Not necessarily but only if the Government recognises the crisis in care and takes action this autumn in the forthcoming spending review to address the concerns.
First it must recognise the problems faced by councils. Unless councils’ funding crisis is eased, they will continue to reduce the fees they pay care homes and home care providers which will further impact on the quality of care. And councils will continue to restrict the number of people they help.
Secondly, the Government must continue to push for care and health to be integrated to make better use of resources, to support people at home and in their local community, and to make the system easier for families to use.
Thirdly, the Government could help families on low and middle incomes pay for care by increasing the assets threshold from £23,250 to £250,000 – the average price of a home in this country. This would cost the same as the cap but would be much easier to implement and would be better targeted.
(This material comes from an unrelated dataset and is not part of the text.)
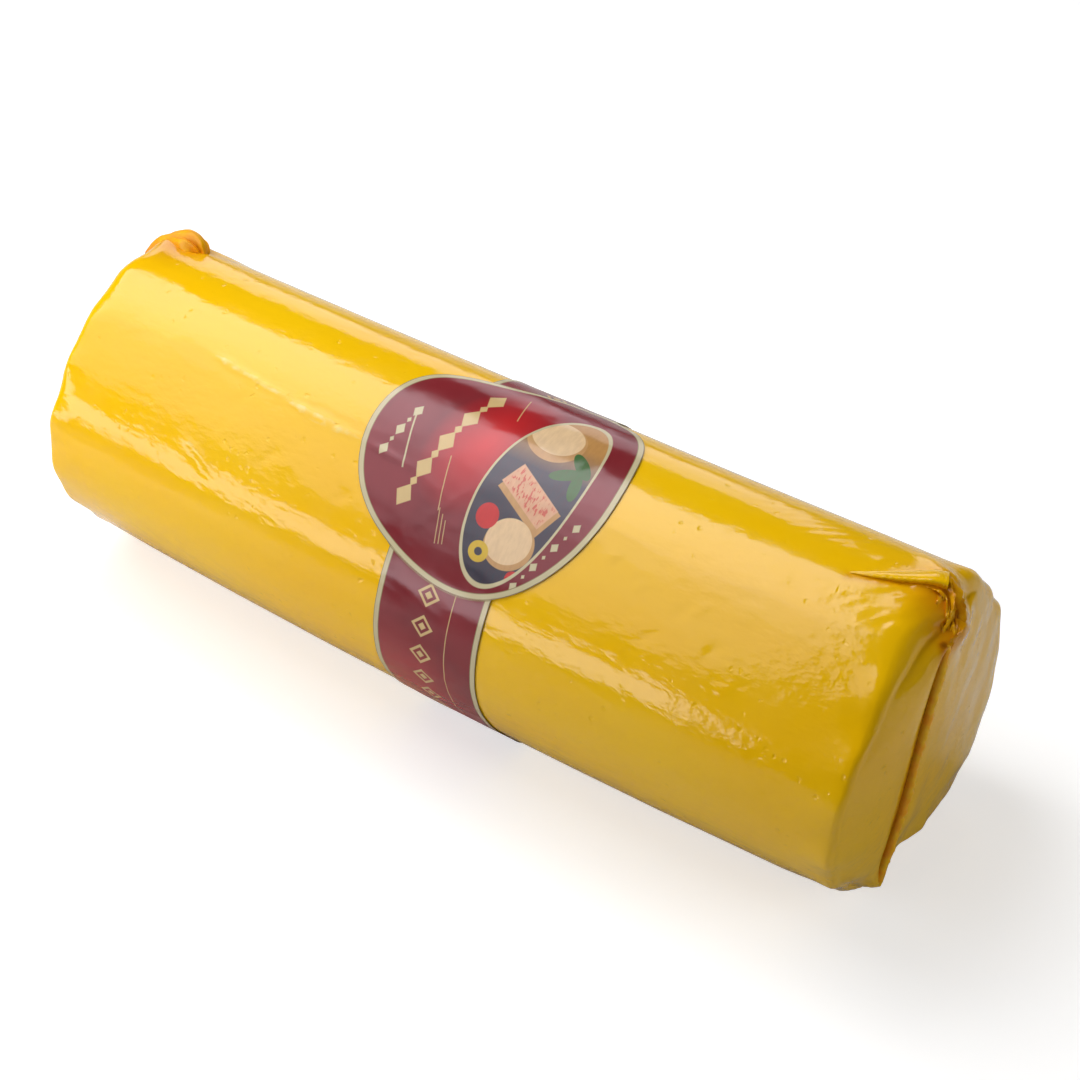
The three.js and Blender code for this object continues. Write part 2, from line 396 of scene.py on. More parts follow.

Finally, anyone needing care should get advice from national and local charities to find their way through the complex care system. And if you are being asked to pay for care, then you should seek specialist financial advice via the Society of Later Life Advisers. (Tel, 0845 303 2909. www.societyoflaterlifeadvisers.co.uk)
If action isn’t taken by Government, the care crisis won’t go away. It will only get worse as our population ages.
As families realise what is going on – that they are being expected to pay more and more for care themselves – this will become one of the big political issues in the lead up to the 2020 election. Generations of older people are being let down by the very government they voted for.